--- Begin DATASET EXTRACT ---

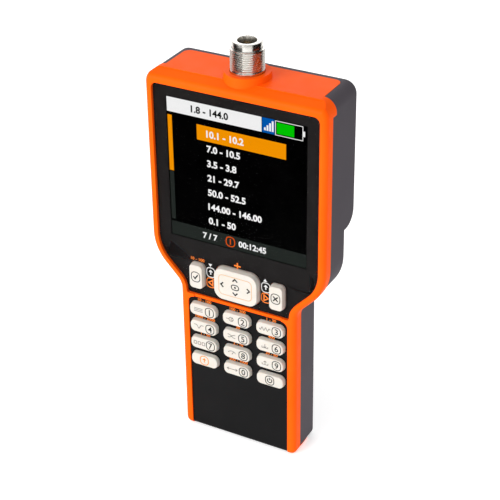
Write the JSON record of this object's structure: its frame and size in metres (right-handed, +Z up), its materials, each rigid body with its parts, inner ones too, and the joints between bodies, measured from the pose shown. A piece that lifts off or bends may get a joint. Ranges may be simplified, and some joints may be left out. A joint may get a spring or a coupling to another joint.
{
  "type": "antenna analyzer",
  "caption": "Handheld antenna analyzer: wide display head on a narrow keypad grip, coaxial socket on top, pressing keys, rocking cursor pad and a sliding battery cover.",
  "frame": {"origin": "centre of the bounding box at the sole, which the analyzer stands on", "axes": "+Z up towards the coaxial socket, -Y out of the display, +X to the viewer's right"},
  "size_m": [0.093, 0.0342, 0.2115],
  "materials": {
    "orange_shell": "fine satin moulded surface",
    "grey_shell": "fine matt moulded surface",
    "window_clear": "clear polished acrylic",
    "mask_ink": "black back print",
    "display_face": "lit display glass",
    "tray_metal": "folded sheet",
    "flex_film": "amber film",
    "black_panel": "satin black",
    "key_cream": "satin cream",
    "steel": "plain",
    "mat_silicone": "matt",
    "board_green": "solder mask",
    "tinned_steel": "bright tin plate",
    "chip_black": "moulded epoxy",
    "tray_black": "matt moulded",
    "cell_sleeve": "printed sleeve",
    "bright_nickel": "bright nickel plate",
    "white_insulator": "turned",
    "gold_contact": "gold plate"
  },
  "bodies": {
    "root": {"front_shell": "orange_shell", "rear_shell": "grey_shell", "display_window": "window_clear", "window_mask": "mask_ink", "display_glass": "display_face", "display_tray": "tray_metal", "display_flex": "flex_film", "keypad_panel": "black_panel", "snap_domes": "steel", "case_screws": "steel", "port_screws": "steel", "contact_plates": "steel", "contact_springs": "steel", "battery_pins": "steel", "keypad_mat": "mat_silicone", "port_gasket": "mat_silicone", "main_board": "board_green", "radio_shield": "tinned_steel", "wireless_module": "tinned_steel", "data_socket": "tinned_steel", "board_chips": "chip_black", "buzzer": "chip_black", "battery_tray": "tray_black", "battery_cell_1": "cell_sleeve", "battery_cell_2": "cell_sleeve", "battery_cell_3": "cell_sleeve", "port_body": "bright_nickel", "port_insulator": "white_insulator", "port_contact": "gold_contact", "port_lead": "gold_contact"},
    "key_1": {"key_1": "key_cream"},
    "key_2": {"key_2": "key_cream"},
    "key_3": {"key_3": "key_cream"},
    "key_4": {"key_4": "key_cream"},
    "key_5": {"key_5": "key_cream"},
    "key_6": {"key_6": "key_cream"},
    "key_7": {"key_7": "key_cream"},
    "key_8": {"key_8": "key_cream"},
    "key_9": {"key_9": "key_cream"},
    "key_function": {"key_function": "key_cream"},
    "key_0": {"key_0": "key_cream"},
    "key_power": {"key_power": "key_cream"},
    "key_check": {"key_check": "key_cream"},
    "key_cross": {"key_cross": "key_cream"},
    "nav_web": {"nav_web": "key_cream"},
    "nav_gimbal": {"nav_gimbal": "steel"},
    "nav_pad": {"nav_pad": "key_cream"},
    "battery_cover": {"battery_cover": "grey_shell"}
  },
  "joints": [
    {"name": "key_1_press", "type": "slide", "parent": "root", "child": "key_1", "axis": [0, 1, 0], "range_m": [0, 0.0006], "stiffness_N_per_m": 1500},
    {"name": "key_2_press", "type": "slide", "parent": "root", "child": "key_2", "axis": [0, 1, 0], "range_m": [0, 0.0006], "stiffness_N_per_m": 1500},
    {"name": "key_3_press", "type": "slide", "parent": "root", "child": "key_3", "axis": [0, 1, 0], "range_m": [0, 0.0006], "stiffness_N_per_m": 1500},
    {"name": "key_4_press", "type": "slide", "parent": "root", "child": "key_4", "axis": [0, 1, 0], "range_m": [0, 0.0006], "stiffness_N_per_m": 1500},
    {"name": "key_5_press", "type": "slide", "parent": "root", "child": "key_5", "axis": [0, 1, 0], "range_m": [0, 0.0006], "stiffness_N_per_m": 1500},
    {"name": "key_6_press", "type": "slide", "parent": "root", "child": "key_6", "axis": [0, 1, 0], "range_m": [0, 0.0006], "stiffness_N_per_m": 1500},
    {"name": "key_7_press", "type": "slide", "parent": "root", "child": "key_7", "axis": [0, 1, 0], "range_m": [0, 0.0006], "stiffness_N_per_m": 1500},
    {"name": "key_8_press", "type": "slide", "parent": "root", "child": "key_8", "axis": [0, 1, 0], "range_m": [0, 0.0006], "stiffness_N_per_m": 1500},
    {"name": "key_9_press", "type": "slide", "parent": "root", "child": "key_9", "axis": [0, 1, 0], "range_m": [0, 0.0006], "stiffness_N_per_m": 1500},
    {"name": "key_function_press", "type": "slide", "parent": "root", "child": "key_function", "axis": [0, 1, 0], "range_m": [0, 0.0006], "stiffness_N_per_m": 1500},
    {"name": "key_0_press", "type": "slide", "parent": "root", "child": "key_0", "axis": [0, 1, 0], "range_m": [0, 0.0006], "stiffness_N_per_m": 1500},
    {"name": "key_power_press", "type": "slide", "parent": "root", "child": "key_power", "axis": [0, 1, 0], "range_m": [0, 0.0006], "stiffness_N_per_m": 1500},
    {"name": "key_check_press", "type": "slide", "parent": "root", "child": "key_check", "axis": [0, 1, 0], "range_m": [0, 0.0006], "stiffness_N_per_m": 1500},
    {"name": "key_cross_press", "type": "slide", "parent": "root", "child": "key_cross", "axis": [0, 1, 0], "range_m": [0, 0.0006], "stiffness_N_per_m": 1500},
    {"name": "nav_press", "type": "slide", "parent": "root", "child": "nav_web", "axis": [0, 1, 0], "range_m": [0, 0.0005], "stiffness_N_per_m": 1500},
    {"name": "nav_rock_up", "type": "hinge", "parent": "nav_web", "child": "nav_gimbal", "pos_m": [0, -0.01345, 0.0907], "axis": [1, 0, 0], "range_deg": [-3, 3], "stiffness_Nm_per_rad": 0.15},
    {"name": "nav_rock_side", "type": "hinge", "parent": "nav_gimbal", "child": "nav_pad", "pos_m": [0, -0.01345, 0.0907], "axis": [0, 0, 1], "range_deg": [-3, 3], "stiffness_Nm_per_rad": 0.15},
    {"name": "battery_cover_slide", "type": "slide", "parent": "root", "child": "battery_cover", "axis": [0, 0, -1], "range_m": [0, 0.058]}
  ]
}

--- End DATASET EXTRACT ---

▶ _PROBLEM TO WORK ON_
Quote the whole listing above, leaving nothing out.

▶ _REPLY_
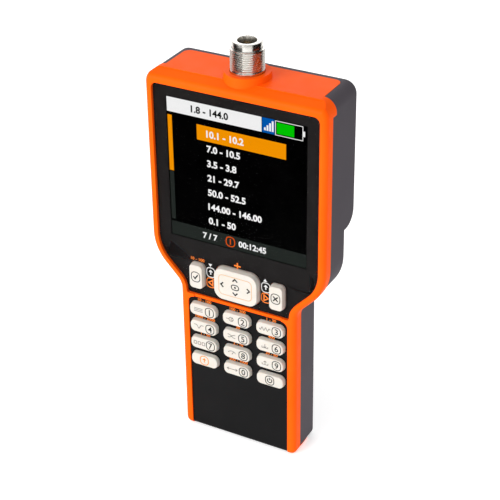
Write the JSON record of this object's structure: its frame and size in metres (right-handed, +Z up), its materials, each rigid body with its parts, inner ones too, and the joints between bodies, measured from the pose shown. A piece that lifts off or bends may get a joint. Ranges may be simplified, and some joints may be left out. A joint may get a spring or a coupling to another joint.
{
  "type": "antenna analyzer",
  "caption": "Handheld antenna analyzer: wide display head on a narrow keypad grip, coaxial socket on top, pressing keys, rocking cursor pad and a sliding battery cover.",
  "frame": {"origin": "centre of the bounding box at the sole, which the analyzer stands on", "axes": "+Z up towards the coaxial socket, -Y out of the display, +X to the viewer's right"},
  "size_m": [0.093, 0.0342, 0.2115],
  "materials": {
    "orange_shell": "fine satin moulded surface",
    "grey_shell": "fine matt moulded surface",
    "window_clear": "clear polished acrylic",
    "mask_ink": "black back print",
    "display_face": "lit display glass",
    "tray_metal": "folded sheet",
    "flex_film": "amber film",
    "black_panel": "satin black",
    "key_cream": "satin cream",
    "steel": "plain",
    "mat_silicone": "matt",
    "board_green": "solder mask",
    "tinned_steel": "bright tin plate",
    "chip_black": "moulded epoxy",
    "tray_black": "matt moulded",
    "cell_sleeve": "printed sleeve",
    "bright_nickel": "bright nickel plate",
    "white_insulator": "turned",
    "gold_contact": "gold plate"
  },
  "bodies": {
    "root": {"front_shell": "orange_shell", "rear_shell": "grey_shell", "display_window": "window_clear", "window_mask": "mask_ink", "display_glass": "display_face", "display_tray": "tray_metal", "display_flex": "flex_film", "keypad_panel": "black_panel", "snap_domes": "steel", "case_screws": "steel", "port_screws": "steel", "contact_plates": "steel", "contact_springs": "steel", "battery_pins": "steel", "keypad_mat": "mat_silicone", "port_gasket": "mat_silicone", "main_board": "board_green", "radio_shield": "tinned_steel", "wireless_module": "tinned_steel", "data_socket": "tinned_steel", "board_chips": "chip_black", "buzzer": "chip_black", "battery_tray": "tray_black", "battery_cell_1": "cell_sleeve", "battery_cell_2": "cell_sleeve", "battery_cell_3": "cell_sleeve", "port_body": "bright_nickel", "port_insulator": "white_insulator", "port_contact": "gold_contact", "port_lead": "gold_contact"},
    "key_1": {"key_1": "key_cream"},
    "key_2": {"key_2": "key_cream"},
    "key_3": {"key_3": "key_cream"},
    "key_4": {"key_4": "key_cream"},
    "key_5": {"key_5": "key_cream"},
    "key_6": {"key_6": "key_cream"},
    "key_7": {"key_7": "key_cream"},
    "key_8": {"key_8": "key_cream"},
    "key_9": {"key_9": "key_cream"},
    "key_function": {"key_function": "key_cream"},
    "key_0": {"key_0": "key_cream"},
    "key_power": {"key_power": "key_cream"},
    "key_check": {"key_check": "key_cream"},
    "key_cross": {"key_cross": "key_cream"},
    "nav_web": {"nav_web": "key_cream"},
    "nav_gimbal": {"nav_gimbal": "steel"},
    "nav_pad": {"nav_pad": "key_cream"},
    "battery_cover": {"battery_cover": "grey_shell"}
  },
  "joints": [
    {"name": "key_1_press", "type": "slide", "parent": "root", "child": "key_1", "axis": [0, 1, 0], "range_m": [0, 0.0006], "stiffness_N_per_m": 1500},
    {"name": "key_2_press", "type": "slide", "parent": "root", "child": "key_2", "axis": [0, 1, 0], "range_m": [0, 0.0006], "stiffness_N_per_m": 1500},
    {"name": "key_3_press", "type": "slide", "parent": "root", "child": "key_3", "axis": [0, 1, 0], "range_m": [0, 0.0006], "stiffness_N_per_m": 1500},
    {"name": "key_4_press", "type": "slide", "parent": "root", "child": "key_4", "axis": [0, 1, 0], "range_m": [0, 0.0006], "stiffness_N_per_m": 1500},
    {"name": "key_5_press", "type": "slide", "parent": "root", "child": "key_5", "axis": [0, 1, 0], "range_m": [0, 0.0006], "stiffness_N_per_m": 1500},
    {"name": "key_6_press", "type": "slide", "parent": "root", "child": "key_6", "axis": [0, 1, 0], "range_m": [0, 0.0006], "stiffness_N_per_m": 1500},
    {"name": "key_7_press", "type": "slide", "parent": "root", "child": "key_7", "axis": [0, 1, 0], "range_m": [0, 0.0006], "stiffness_N_per_m": 1500},
    {"name": "key_8_press", "type": "slide", "parent": "root", "child": "key_8", "axis": [0, 1, 0], "range_m": [0, 0.0006], "stiffness_N_per_m": 1500},
    {"name": "key_9_press", "type": "slide", "parent": "root", "child": "key_9", "axis": [0, 1, 0], "range_m": [0, 0.0006], "stiffness_N_per_m": 1500},
    {"name": "key_function_press", "type": "slide", "parent": "root", "child": "key_function", "axis": [0, 1, 0], "range_m": [0, 0.0006], "stiffness_N_per_m": 1500},
    {"name": "key_0_press", "type": "slide", "parent": "root", "child": "key_0", "axis": [0, 1, 0], "range_m": [0, 0.0006], "stiffness_N_per_m": 1500},
    {"name": "key_power_press", "type": "slide", "parent": "root", "child": "key_power", "axis": [0, 1, 0], "range_m": [0, 0.0006], "stiffness_N_per_m": 1500},
    {"name": "key_check_press", "type": "slide", "parent": "root", "child": "key_check", "axis": [0, 1, 0], "range_m": [0, 0.0006], "stiffness_N_per_m": 1500},
    {"name": "key_cross_press", "type": "slide", "parent": "root", "child": "key_cross", "axis": [0, 1, 0], "range_m": [0, 0.0006], "stiffness_N_per_m": 1500},
    {"name": "nav_press", "type": "slide", "parent": "root", "child": "nav_web", "axis": [0, 1, 0], "range_m": [0, 0.0005], "stiffness_N_per_m": 1500},
    {"name": "nav_rock_up", "type": "hinge", "parent": "nav_web", "child": "nav_gimbal", "pos_m": [0, -0.01345, 0.0907], "axis": [1, 0, 0], "range_deg": [-3, 3], "stiffness_Nm_per_rad": 0.15},
    {"name": "nav_rock_side", "type": "hinge", "parent": "nav_gimbal", "child": "nav_pad", "pos_m": [0, -0.01345, 0.0907], "axis": [0, 0, 1], "range_deg": [-3, 3], "stiffness_Nm_per_rad": 0.15},
    {"name": "battery_cover_slide", "type": "slide", "parent": "root", "child": "battery_cover", "axis": [0, 0, -1], "range_m": [0, 0.058]}
  ]
}